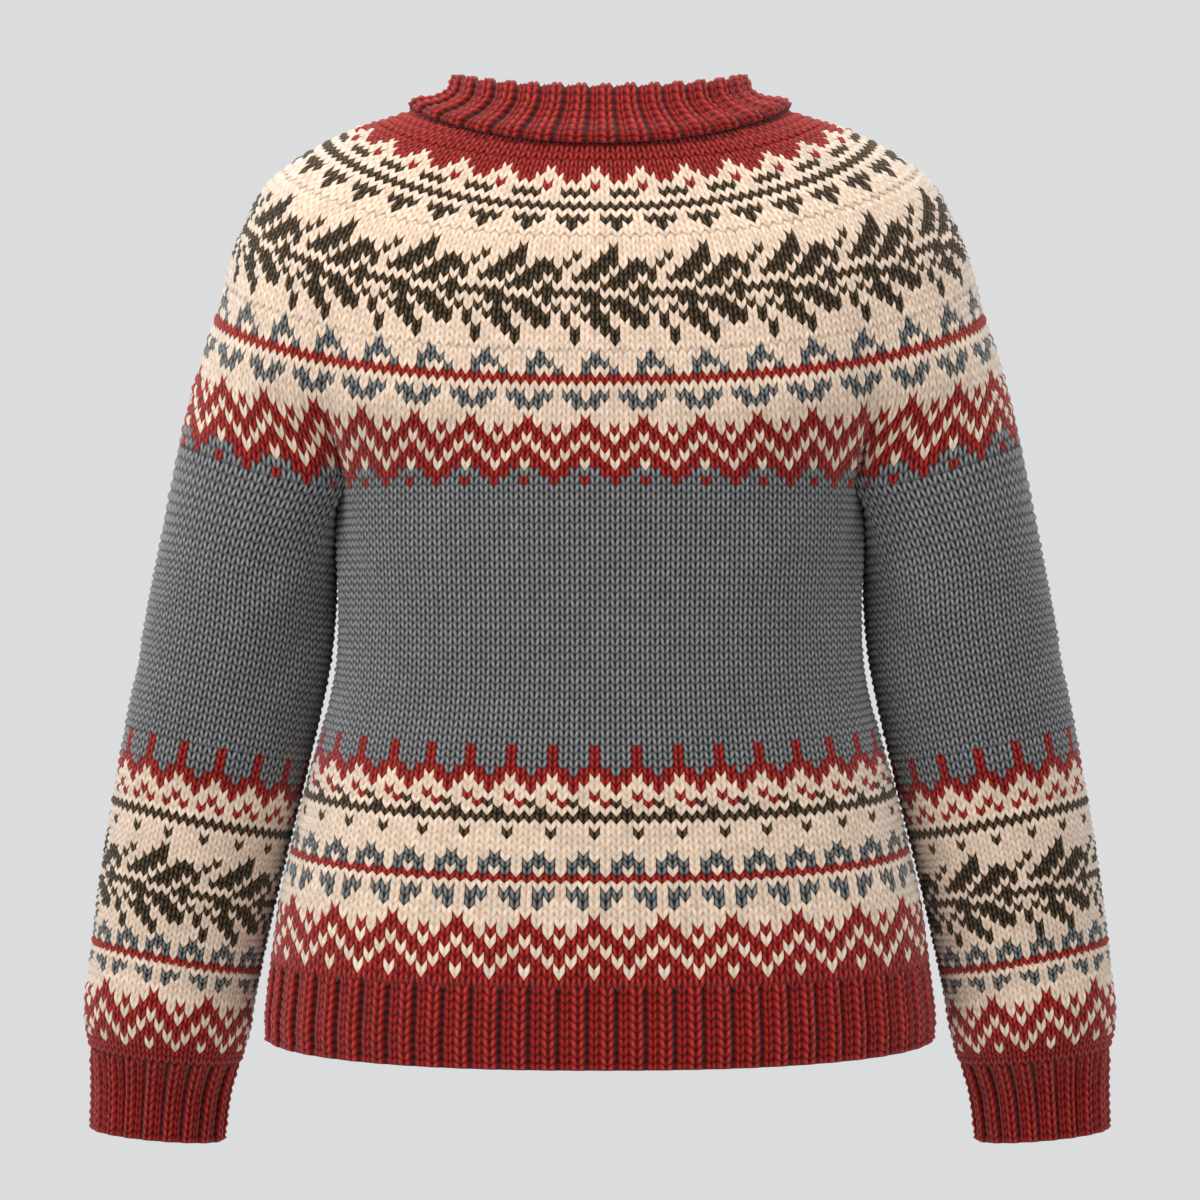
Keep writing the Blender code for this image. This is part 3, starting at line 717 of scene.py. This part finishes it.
def woolMaterial(name, ribbed=False):
    # Yarn colour from the chart with painted shade between the legs, in the holes, furrows and purl columns;
    # twisted plies and fibres along each leg, heathered fleece
    made = bpy.data.materials.new(name)
    made.use_nodes = True
    tree = made.node_tree
    shader = tree.nodes["Principled BSDF"]
    yarn = tree.nodes.new("ShaderNodeVertexColor")
    yarn.layer_name = "yarn"
    knit = tree.nodes.new("ShaderNodeUVMap")
    knit.uv_map = "knit"
    place = tree.nodes.new("ShaderNodeTexCoord").outputs["Object"]
    split = tree.nodes.new("ShaderNodeSeparateXYZ")
    link(tree, knit.outputs["UV"], split.inputs["Vector"])
    u, v = split.outputs["X"], split.outputs["Y"]

    inStitch = maths(tree, "FRACT", u)
    fromMiddle = fromHalf(tree, inStitch, 2.0)
    legSide = fromHalf(tree, fromMiddle, 2.0)
    rowSide = fromHalf(tree, maths(tree, "FRACT", v), 2.0)

    def power(value, name):
        return maths(tree, "POWER", value, wool[name])

    # Painted shade: the colour deepens towards the edges of each leg and of each row, standing in for the
    # shade between them
    deep = maths(tree, "MAXIMUM", power(legSide, "legPower"), power(rowSide, "rowPower"))
    # Painted shade, darkest in the holes where four legs meet
    hole = maths(tree, "MULTIPLY", power(legSide, "holeLegPower"), power(rowSide, "holeRowPower"))
    shade = maths(tree, "MULTIPLY_ADD", deep, wool["valleyShade"], 1.0)
    shade = maths(tree, "MULTIPLY_ADD", hole, wool["hole"], shade)
    if ribbed:
        # Painted shade in the furrow between two ribs
        inRib = maths(tree, "FRACT", maths(tree, "DIVIDE", u, 2.0))
        fromFurrow = maths(tree, "FRACT", maths(tree, "ADD", inRib, 1.5 - wool["furrowAt"]))
        fromFurrow = fromHalf(tree, fromFurrow, wool["furrowFade"])
        furrowShade = maths(tree, "MAXIMUM", maths(tree, "SUBTRACT", 1.0, fromFurrow), 0.0)
        shade = maths(tree, "MULTIPLY_ADD", furrowShade, wool["furrowShade"], shade)
        # Painted shade over the purl columns, which lie deeper than the knit ones
        inPurl = maths(tree, "GREATER_THAN", inRib, 0.5)
        shade = maths(tree, "MULTIPLY_ADD", inPurl, wool["purl"], shade)

    cell = tree.nodes.new("ShaderNodeTexWhiteNoise")
    cell.noise_dimensions = "2D"
    corner = tree.nodes.new("ShaderNodeVectorMath")
    corner.operation = "FLOOR"
    link(tree, knit.outputs["UV"], corner.inputs[0])
    link(tree, corner.outputs[0], cell.inputs["Vector"])
    varies = wool["stitchVaries"]
    each = maths(tree, "MULTIPLY_ADD", cell.outputs["Value"], 2 * varies, 1 - varies)

    fleece = noise(tree, place, wool["fleeceScale"], 3.0)
    fibres = noise(tree, scaled(tree, knit.outputs["UV"], wool["fibresInStitch"]), 1.0, 3.0)
    fine = noise(tree, place, wool["fibreScale"], 2.0)
    heather = maths(tree, "MULTIPLY_ADD", maths(tree, "SUBTRACT", fibres, 0.5), 2 * wool["heather"], 1.0)
    cloud = maths(tree, "MULTIPLY_ADD", maths(tree, "SUBTRACT", fleece, 0.5), wool["heather"], 1.0)
    factor = maths(tree, "MULTIPLY", each, maths(tree, "MULTIPLY", heather, cloud))
    shadow = tree.nodes.new("ShaderNodeGamma")  # painted shade: the yarn's colour deeper and richer between the legs, in the holes, furrows and purl columns
    link(tree, yarn.outputs["Color"], shadow.inputs["Color"])
    link(tree, shade, shadow.inputs["Gamma"])
    colour = tree.nodes.new("ShaderNodeVectorMath")
    colour.operation = "SCALE"
    link(tree, shadow.outputs[0], colour.inputs[0])
    link(tree, factor, colour.inputs["Scale"])
    link(tree, colour.outputs[0], shader.inputs["Base Color"])

    twist = maths(tree, "MULTIPLY", v, wool["pliesPerRow"])
    twist = maths(tree, "MULTIPLY_ADD", fromMiddle, wool["plyLean"], twist)
    ply = maths(tree, "SINE", maths(tree, "MULTIPLY", twist, 2 * math.pi))
    height = maths(tree, "MULTIPLY_ADD", fibres, wool["fibreHeight"], fine)
    height = maths(tree, "MULTIPLY_ADD", ply, wool["plyHeight"], height)
    bump = tree.nodes.new("ShaderNodeBump")
    bump.inputs["Strength"].default_value = wool["bump"]
    bump.inputs["Distance"].default_value = wool["bumpDepth"]
    link(tree, height, bump.inputs["Height"])
    link(tree, bump.outputs["Normal"], shader.inputs["Normal"])
    shader.inputs["Roughness"].default_value = wool["roughness"]
    shader.inputs["Specular IOR Level"].default_value = wool["specular"]
    shader.inputs["Sheen Weight"].default_value = wool["sheen"]
    shader.inputs["Sheen Roughness"].default_value = wool["sheenRoughness"]
    return made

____

- **Given problem**
Restate the data above exactly, keeping each word as it stands.

- **Complete output**
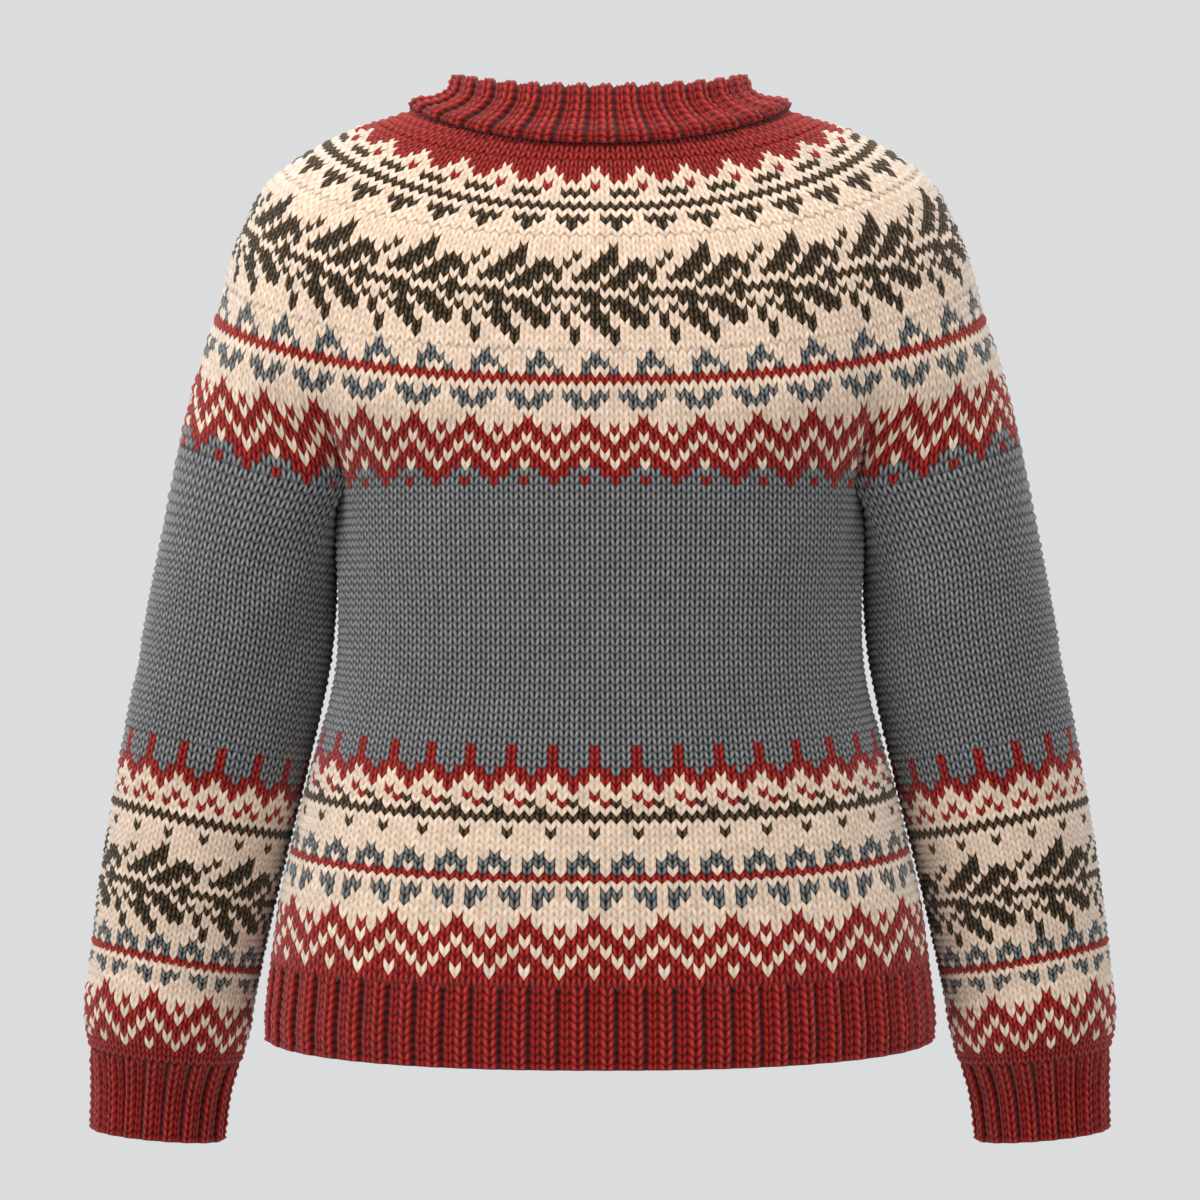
Keep writing the Blender code for this image. This is part 3, starting at line 717 of scene.py. This part finishes it.
def woolMaterial(name, ribbed=False):
    # Yarn colour from the chart with painted shade between the legs, in the holes, furrows and purl columns;
    # twisted plies and fibres along each leg, heathered fleece
    made = bpy.data.materials.new(name)
    made.use_nodes = True
    tree = made.node_tree
    shader = tree.nodes["Principled BSDF"]
    yarn = tree.nodes.new("ShaderNodeVertexColor")
    yarn.layer_name = "yarn"
    knit = tree.nodes.new("ShaderNodeUVMap")
    knit.uv_map = "knit"
    place = tree.nodes.new("ShaderNodeTexCoord").outputs["Object"]
    split = tree.nodes.new("ShaderNodeSeparateXYZ")
    link(tree, knit.outputs["UV"], split.inputs["Vector"])
    u, v = split.outputs["X"], split.outputs["Y"]

    inStitch = maths(tree, "FRACT", u)
    fromMiddle = fromHalf(tree, inStitch, 2.0)
    legSide = fromHalf(tree, fromMiddle, 2.0)
    rowSide = fromHalf(tree, maths(tree, "FRACT", v), 2.0)

    def power(value, name):
        return maths(tree, "POWER", value, wool[name])

    # Painted shade: the colour deepens towards the edges of each leg and of each row, standing in for the
    # shade between them
    deep = maths(tree, "MAXIMUM", power(legSide, "legPower"), power(rowSide, "rowPower"))
    # Painted shade, darkest in the holes where four legs meet
    hole = maths(tree, "MULTIPLY", power(legSide, "holeLegPower"), power(rowSide, "holeRowPower"))
    shade = maths(tree, "MULTIPLY_ADD", deep, wool["valleyShade"], 1.0)
    shade = maths(tree, "MULTIPLY_ADD", hole, wool["hole"], shade)
    if ribbed:
        # Painted shade in the furrow between two ribs
        inRib = maths(tree, "FRACT", maths(tree, "DIVIDE", u, 2.0))
        fromFurrow = maths(tree, "FRACT", maths(tree, "ADD", inRib, 1.5 - wool["furrowAt"]))
        fromFurrow = fromHalf(tree, fromFurrow, wool["furrowFade"])
        furrowShade = maths(tree, "MAXIMUM", maths(tree, "SUBTRACT", 1.0, fromFurrow), 0.0)
        shade = maths(tree, "MULTIPLY_ADD", furrowShade, wool["furrowShade"], shade)
        # Painted shade over the purl columns, which lie deeper than the knit ones
        inPurl = maths(tree, "GREATER_THAN", inRib, 0.5)
        shade = maths(tree, "MULTIPLY_ADD", inPurl, wool["purl"], shade)

    cell = tree.nodes.new("ShaderNodeTexWhiteNoise")
    cell.noise_dimensions = "2D"
    corner = tree.nodes.new("ShaderNodeVectorMath")
    corner.operation = "FLOOR"
    link(tree, knit.outputs["UV"], corner.inputs[0])
    link(tree, corner.outputs[0], cell.inputs["Vector"])
    varies = wool["stitchVaries"]
    each = maths(tree, "MULTIPLY_ADD", cell.outputs["Value"], 2 * varies, 1 - varies)

    fleece = noise(tree, place, wool["fleeceScale"], 3.0)
    fibres = noise(tree, scaled(tree, knit.outputs["UV"], wool["fibresInStitch"]), 1.0, 3.0)
    fine = noise(tree, place, wool["fibreScale"], 2.0)
    heather = maths(tree, "MULTIPLY_ADD", maths(tree, "SUBTRACT", fibres, 0.5), 2 * wool["heather"], 1.0)
    cloud = maths(tree, "MULTIPLY_ADD", maths(tree, "SUBTRACT", fleece, 0.5), wool["heather"], 1.0)
    factor = maths(tree, "MULTIPLY", each, maths(tree, "MULTIPLY", heather, cloud))
    shadow = tree.nodes.new("ShaderNodeGamma")  # painted shade: the yarn's colour deeper and richer between the legs, in the holes, furrows and purl columns
    link(tree, yarn.outputs["Color"], shadow.inputs["Color"])
    link(tree, shade, shadow.inputs["Gamma"])
    colour = tree.nodes.new("ShaderNodeVectorMath")
    colour.operation = "SCALE"
    link(tree, shadow.outputs[0], colour.inputs[0])
    link(tree, factor, colour.inputs["Scale"])
    link(tree, colour.outputs[0], shader.inputs["Base Color"])

    twist = maths(tree, "MULTIPLY", v, wool["pliesPerRow"])
    twist = maths(tree, "MULTIPLY_ADD", fromMiddle, wool["plyLean"], twist)
    ply = maths(tree, "SINE", maths(tree, "MULTIPLY", twist, 2 * math.pi))
    height = maths(tree, "MULTIPLY_ADD", fibres, wool["fibreHeight"], fine)
    height = maths(tree, "MULTIPLY_ADD", ply, wool["plyHeight"], height)
    bump = tree.nodes.new("ShaderNodeBump")
    bump.inputs["Strength"].default_value = wool["bump"]
    bump.inputs["Distance"].default_value = wool["bumpDepth"]
    link(tree, height, bump.inputs["Height"])
    link(tree, bump.outputs["Normal"], shader.inputs["Normal"])
    shader.inputs["Roughness"].default_value = wool["roughness"]
    shader.inputs["Specular IOR Level"].default_value = wool["specular"]
    shader.inputs["Sheen Weight"].default_value = wool["sheen"]
    shader.inputs["Sheen Roughness"].default_value = wool["sheenRoughness"]
    return made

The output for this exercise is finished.